7. 'Dark Souls: Remastered'
It's no surprise that people are happy with Dark Souls: Remastered. The game practically spawned a genre unto itself. Dark Souls: Remastered offers largely the same experience as the original game, but with improved graphics and better performance across the board. You know what that means--yep, Blighttown is finally a playable area instead of a glorified slideshow. You can still get by with the original PC release, but with Dark Souls: Remastered available, why would you?
Subnautica is all about exploring the ocean of an alien planet. You'll have to navigate "sun-drenched shallow coral reefs to treacherous deep sea trenches, lava fields and bio-luminescent underwater rivers" as you fight to survive on an unforgivably inhospitable hunk of space rock. The game also has you scavenge for food, collect resources and craft anything you need to increase your odds of avoiding a watery death on the ocean floor. Put on your snorkel--it's time to do some deep sea diving that would scare off the most daring swimmers on Earth.
Paladins is another title many people had spent countless hours playing before its official debut. This is Hi-Rez Studios' take on the hero shooter, and unlike the semi-realistic, near-future leanings of Blizzard's Overwatch, Paladins takes its inspiration from the fantasy realm. The game also got its own spin-off earlier this year, Paladins: Battlegrounds, that ultimately became Realm Royale (which is currently available as an open alpha). That's right--a game that was only officially released in May now has a spin-off meant to help its developer chase the latest trend. What a world.
4. 'Pillars of Eternity II: Deadfire'
Pillars of Eternity II: Deadfire is supposed to appeal to the inner Dungeons & Dragons lover that lies dormant in every PC gamer. The RPG tasks you with creating a party with up to seven companions to explore a new region called Deadfire in pursuit of a rogue god. You can plot your own course, assign each companion multiple classes and abilities and experience the sequel's "vastly improved graphics, deeper game mechanics and a whole new hand-crafted adventure where choices truly matter." Not bad for a game inspired by a tabletop RPG released decades ago.
3. 'Far Cry 5'
Far Cry 5 is the first title on this list to appear on all three of our sources. Ubisoft packed the game full of side quests, locations and, of course, enough weapons to make even the most fervent gun enthusiast blush. The inclusion of an arcade mode has also contributed to Far Cry 5's popularity. Intrepid players have recreated famous Call of Duty maps, emulated locations from Resident Evil and, simply, made some really solid multi-player maps. You can look for meaning in the game's story, or you can just embrace the "do whatever you want" mentality. It's up to you.

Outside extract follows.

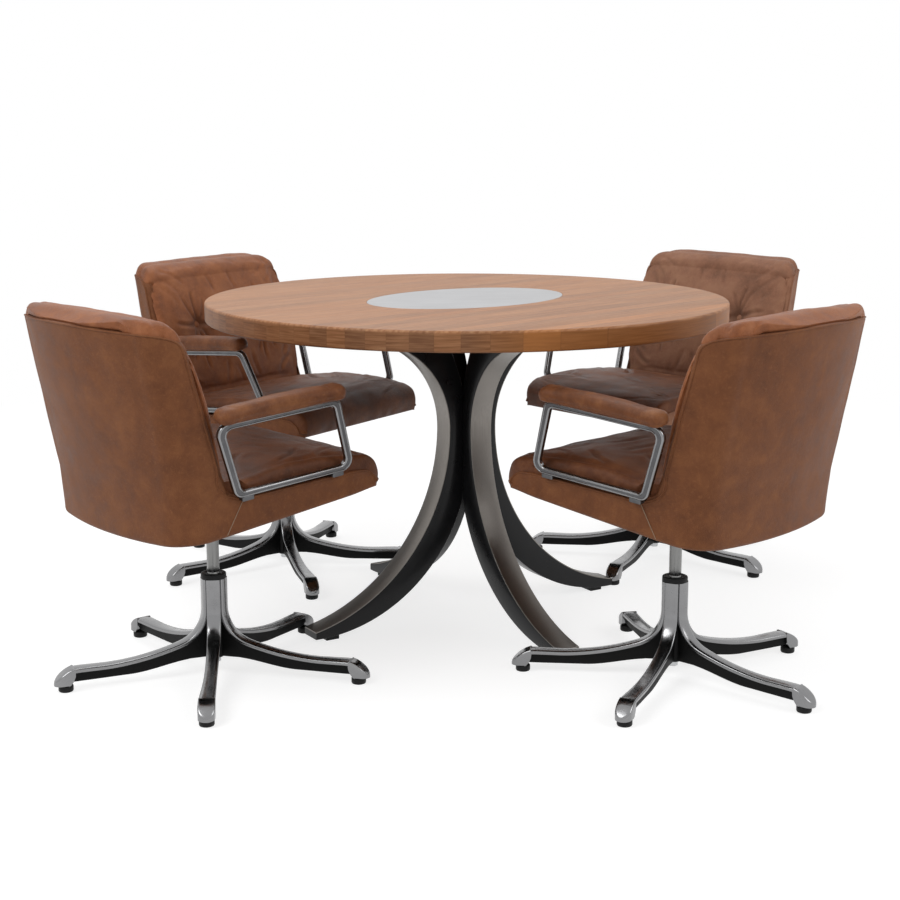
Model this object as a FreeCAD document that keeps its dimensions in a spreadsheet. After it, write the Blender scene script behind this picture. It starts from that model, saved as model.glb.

Frostpunk is billed as "the first society survival game." Other titles have tasked you with surviving a post-apocalyptic universe, or with managing a city, but Frostpunk wants you to do both. Humanity is on the brink of extinction, and you have to manage the last remaining city on Earth to allow mankind to withstand the freezing cold that's taken over the planet. The addition of a new Survivor Mode that doesn't let you pause the game or actively save your progress will make matters even more pressing. It's up to you to protect the last vestiges of humanity; good luck.
1. 'The Forest'
Speaking of survival: The Forest tops our list with its take on the increasingly popular genre. You have to gather resources, scavenge food and craft everything from small traps to a full camp if you want to live. Oh, and you also have to contend with a tribe of mutants that want to eat you and that the game's developers stress have beliefs, families and morals, appearing to be almost human. The Forest's primary draw is its VR support--you know, because fighting for your survival with a traditional setup isn't nearly terrifying enough.